Perhaps I should have said that I was quite surprised by your statement. I didn't mean to lack empathy for your assertion. Your correction of my choice of words is duly noted.

Thank you for your lengthly accounting of your familiarity with homeschoolers. It certainly gives more credence to your observations.

I would like more concrete examples of this majority of homeschoolers you know who are "still hampered by or struggling against inadequacies that were magnified by their particular education."

I have observed over time that people in general seem to observe homeschooled children and young adults through "homeschool colored glasses." What I mean by that is this: If a person generally dislikes the concept of homeschooling, they see faults. If they are in favor of homeschooling, they see strengths. And all kinds of things are attributed to the fact that the child was homeschooled, whether they have anything to do whatsoever with the setting in which the child was educated.

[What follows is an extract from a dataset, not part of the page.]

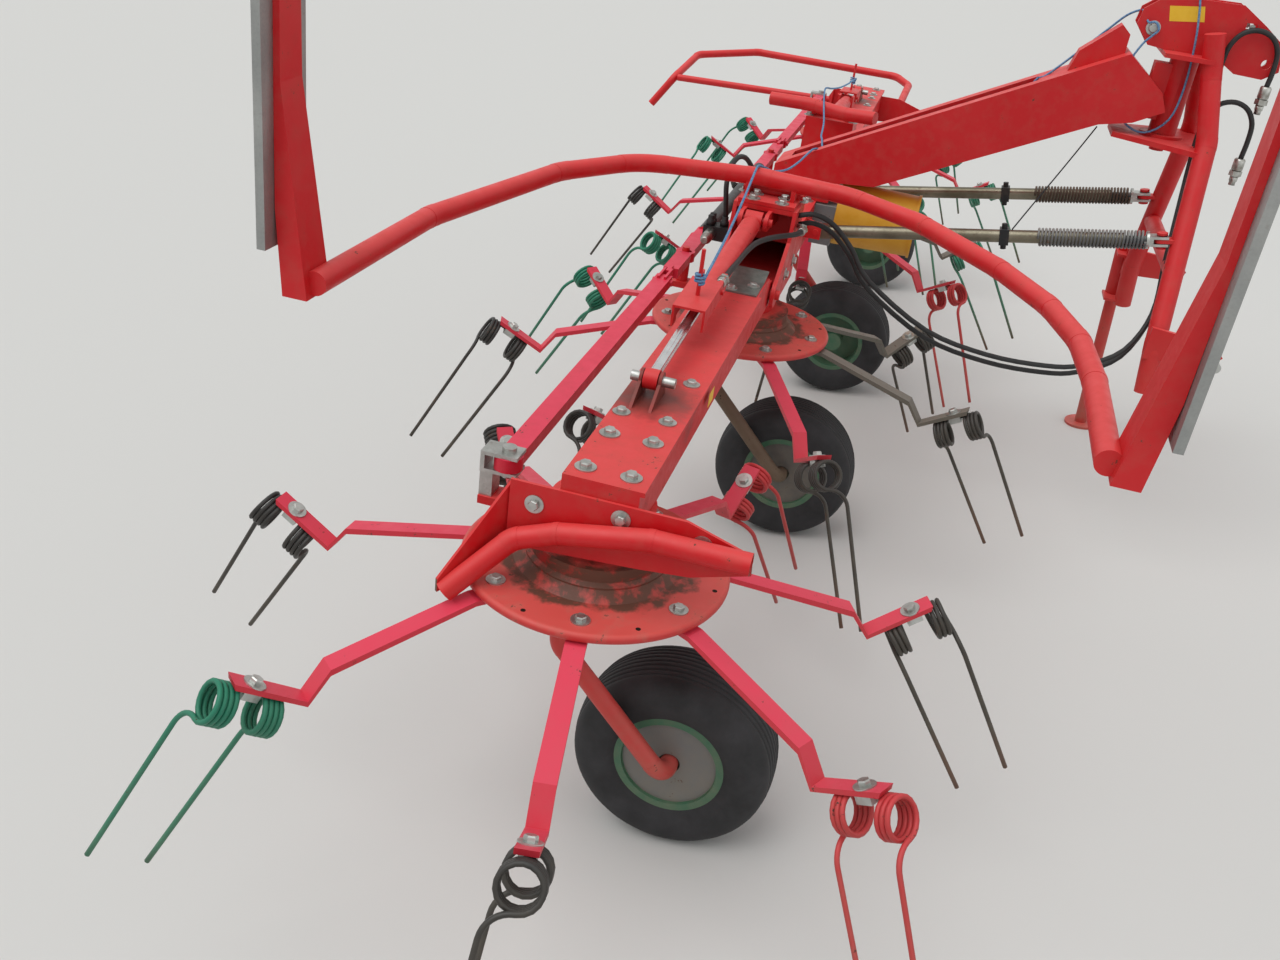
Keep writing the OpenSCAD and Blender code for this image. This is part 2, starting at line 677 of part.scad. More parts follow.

I think it might benefit this discussion if you could share situations you have seen and also discuss exactly how you attribute such maladjustment to homeschooling specifically. For example, if you meet a homeschooled student who scores at the 45th percentile on the SAT and clearly lacked motivation in study habits, do you automatically assume this would NOT have been the case if the student was in a more traditional institutional setting? Another example... you see a student who is particularly shy and awkward. Do you automatically assume this would not have been the case if they had attended school outside the home?

Please, The Dane... I am not trying to be antogonistic, but genuinely interested in what your observations have been and how they might improve my understanding of these issues.